Task to carry out
Write out the full listing again, exactly as it stands.

Source data

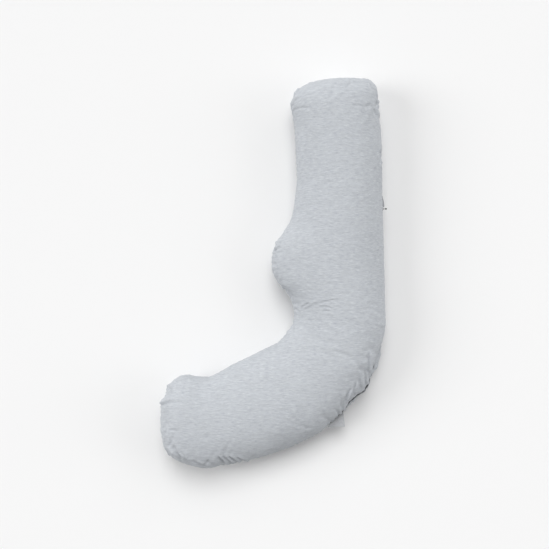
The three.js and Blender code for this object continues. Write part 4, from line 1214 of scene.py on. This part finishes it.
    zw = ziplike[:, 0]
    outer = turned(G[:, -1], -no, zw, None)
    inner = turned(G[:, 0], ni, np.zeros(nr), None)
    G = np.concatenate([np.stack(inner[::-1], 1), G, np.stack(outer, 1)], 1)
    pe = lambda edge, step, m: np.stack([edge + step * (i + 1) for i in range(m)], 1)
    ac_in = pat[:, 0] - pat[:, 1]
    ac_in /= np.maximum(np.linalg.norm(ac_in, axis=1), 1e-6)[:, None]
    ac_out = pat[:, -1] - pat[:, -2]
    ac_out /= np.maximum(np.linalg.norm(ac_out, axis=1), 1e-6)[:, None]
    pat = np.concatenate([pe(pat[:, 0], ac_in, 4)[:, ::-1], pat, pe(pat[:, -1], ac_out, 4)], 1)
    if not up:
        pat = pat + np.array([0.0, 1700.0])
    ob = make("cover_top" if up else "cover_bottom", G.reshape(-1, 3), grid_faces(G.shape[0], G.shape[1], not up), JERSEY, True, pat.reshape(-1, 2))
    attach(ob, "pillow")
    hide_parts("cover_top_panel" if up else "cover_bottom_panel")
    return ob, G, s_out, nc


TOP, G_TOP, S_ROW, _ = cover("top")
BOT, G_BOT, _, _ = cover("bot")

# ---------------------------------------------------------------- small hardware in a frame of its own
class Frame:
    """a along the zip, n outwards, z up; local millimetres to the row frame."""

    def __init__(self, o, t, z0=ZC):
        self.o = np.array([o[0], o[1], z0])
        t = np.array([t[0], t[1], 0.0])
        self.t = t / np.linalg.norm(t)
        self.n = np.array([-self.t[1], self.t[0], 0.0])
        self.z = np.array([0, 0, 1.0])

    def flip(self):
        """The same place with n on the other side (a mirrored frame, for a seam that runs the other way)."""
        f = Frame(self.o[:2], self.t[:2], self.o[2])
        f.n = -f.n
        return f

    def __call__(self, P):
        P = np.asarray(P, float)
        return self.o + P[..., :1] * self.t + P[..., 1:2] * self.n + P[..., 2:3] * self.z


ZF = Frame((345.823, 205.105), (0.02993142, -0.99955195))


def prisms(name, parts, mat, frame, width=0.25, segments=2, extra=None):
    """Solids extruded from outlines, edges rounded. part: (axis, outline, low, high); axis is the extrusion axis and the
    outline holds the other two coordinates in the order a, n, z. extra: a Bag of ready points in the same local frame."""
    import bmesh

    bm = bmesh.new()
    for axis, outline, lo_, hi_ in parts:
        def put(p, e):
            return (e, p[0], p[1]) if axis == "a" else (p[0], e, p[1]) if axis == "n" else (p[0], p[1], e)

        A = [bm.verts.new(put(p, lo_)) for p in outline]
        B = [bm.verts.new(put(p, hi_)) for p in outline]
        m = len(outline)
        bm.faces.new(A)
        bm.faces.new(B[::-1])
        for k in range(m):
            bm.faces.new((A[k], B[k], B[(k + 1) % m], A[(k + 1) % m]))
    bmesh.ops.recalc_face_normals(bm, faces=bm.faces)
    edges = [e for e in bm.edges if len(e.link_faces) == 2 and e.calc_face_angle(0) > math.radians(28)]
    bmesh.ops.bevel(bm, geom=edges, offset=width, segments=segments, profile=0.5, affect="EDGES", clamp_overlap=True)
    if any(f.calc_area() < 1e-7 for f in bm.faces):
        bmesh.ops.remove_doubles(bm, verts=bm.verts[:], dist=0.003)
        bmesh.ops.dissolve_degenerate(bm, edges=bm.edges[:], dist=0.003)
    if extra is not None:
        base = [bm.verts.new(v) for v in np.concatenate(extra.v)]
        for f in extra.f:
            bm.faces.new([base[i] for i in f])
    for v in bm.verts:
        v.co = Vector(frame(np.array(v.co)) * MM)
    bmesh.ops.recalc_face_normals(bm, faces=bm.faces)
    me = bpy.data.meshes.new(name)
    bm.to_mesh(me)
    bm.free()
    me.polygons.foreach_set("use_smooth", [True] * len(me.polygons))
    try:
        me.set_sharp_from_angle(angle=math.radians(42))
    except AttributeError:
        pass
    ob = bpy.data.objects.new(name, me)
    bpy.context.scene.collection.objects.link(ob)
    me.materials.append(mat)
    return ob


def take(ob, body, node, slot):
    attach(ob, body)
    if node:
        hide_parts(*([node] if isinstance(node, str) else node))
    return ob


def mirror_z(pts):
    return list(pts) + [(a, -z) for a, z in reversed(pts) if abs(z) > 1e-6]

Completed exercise
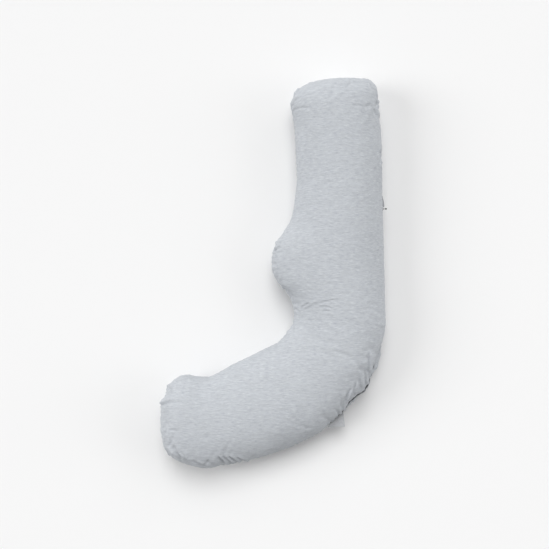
The three.js and Blender code for this object continues. Write part 4, from line 1214 of scene.py on. This part finishes it.
    zw = ziplike[:, 0]
    outer = turned(G[:, -1], -no, zw, None)
    inner = turned(G[:, 0], ni, np.zeros(nr), None)
    G = np.concatenate([np.stack(inner[::-1], 1), G, np.stack(outer, 1)], 1)
    pe = lambda edge, step, m: np.stack([edge + step * (i + 1) for i in range(m)], 1)
    ac_in = pat[:, 0] - pat[:, 1]
    ac_in /= np.maximum(np.linalg.norm(ac_in, axis=1), 1e-6)[:, None]
    ac_out = pat[:, -1] - pat[:, -2]
    ac_out /= np.maximum(np.linalg.norm(ac_out, axis=1), 1e-6)[:, None]
    pat = np.concatenate([pe(pat[:, 0], ac_in, 4)[:, ::-1], pat, pe(pat[:, -1], ac_out, 4)], 1)
    if not up:
        pat = pat + np.array([0.0, 1700.0])
    ob = make("cover_top" if up else "cover_bottom", G.reshape(-1, 3), grid_faces(G.shape[0], G.shape[1], not up), JERSEY, True, pat.reshape(-1, 2))
    attach(ob, "pillow")
    hide_parts("cover_top_panel" if up else "cover_bottom_panel")
    return ob, G, s_out, nc


TOP, G_TOP, S_ROW, _ = cover("top")
BOT, G_BOT, _, _ = cover("bot")

# ---------------------------------------------------------------- small hardware in a frame of its own
class Frame:
    """a along the zip, n outwards, z up; local millimetres to the row frame."""

    def __init__(self, o, t, z0=ZC):
        self.o = np.array([o[0], o[1], z0])
        t = np.array([t[0], t[1], 0.0])
        self.t = t / np.linalg.norm(t)
        self.n = np.array([-self.t[1], self.t[0], 0.0])
        self.z = np.array([0, 0, 1.0])

    def flip(self):
        """The same place with n on the other side (a mirrored frame, for a seam that runs the other way)."""
        f = Frame(self.o[:2], self.t[:2], self.o[2])
        f.n = -f.n
        return f

    def __call__(self, P):
        P = np.asarray(P, float)
        return self.o + P[..., :1] * self.t + P[..., 1:2] * self.n + P[..., 2:3] * self.z


ZF = Frame((345.823, 205.105), (0.02993142, -0.99955195))


def prisms(name, parts, mat, frame, width=0.25, segments=2, extra=None):
    """Solids extruded from outlines, edges rounded. part: (axis, outline, low, high); axis is the extrusion axis and the
    outline holds the other two coordinates in the order a, n, z. extra: a Bag of ready points in the same local frame."""
    import bmesh

    bm = bmesh.new()
    for axis, outline, lo_, hi_ in parts:
        def put(p, e):
            return (e, p[0], p[1]) if axis == "a" else (p[0], e, p[1]) if axis == "n" else (p[0], p[1], e)

        A = [bm.verts.new(put(p, lo_)) for p in outline]
        B = [bm.verts.new(put(p, hi_)) for p in outline]
        m = len(outline)
        bm.faces.new(A)
        bm.faces.new(B[::-1])
        for k in range(m):
            bm.faces.new((A[k], B[k], B[(k + 1) % m], A[(k + 1) % m]))
    bmesh.ops.recalc_face_normals(bm, faces=bm.faces)
    edges = [e for e in bm.edges if len(e.link_faces) == 2 and e.calc_face_angle(0) > math.radians(28)]
    bmesh.ops.bevel(bm, geom=edges, offset=width, segments=segments, profile=0.5, affect="EDGES", clamp_overlap=True)
    if any(f.calc_area() < 1e-7 for f in bm.faces):
        bmesh.ops.remove_doubles(bm, verts=bm.verts[:], dist=0.003)
        bmesh.ops.dissolve_degenerate(bm, edges=bm.edges[:], dist=0.003)
    if extra is not None:
        base = [bm.verts.new(v) for v in np.concatenate(extra.v)]
        for f in extra.f:
            bm.faces.new([base[i] for i in f])
    for v in bm.verts:
        v.co = Vector(frame(np.array(v.co)) * MM)
    bmesh.ops.recalc_face_normals(bm, faces=bm.faces)
    me = bpy.data.meshes.new(name)
    bm.to_mesh(me)
    bm.free()
    me.polygons.foreach_set("use_smooth", [True] * len(me.polygons))
    try:
        me.set_sharp_from_angle(angle=math.radians(42))
    except AttributeError:
        pass
    ob = bpy.data.objects.new(name, me)
    bpy.context.scene.collection.objects.link(ob)
    me.materials.append(mat)
    return ob


def take(ob, body, node, slot):
    attach(ob, body)
    if node:
        hide_parts(*([node] if isinstance(node, str) else node))
    return ob


def mirror_z(pts):
    return list(pts) + [(a, -z) for a, z in reversed(pts) if abs(z) > 1e-6]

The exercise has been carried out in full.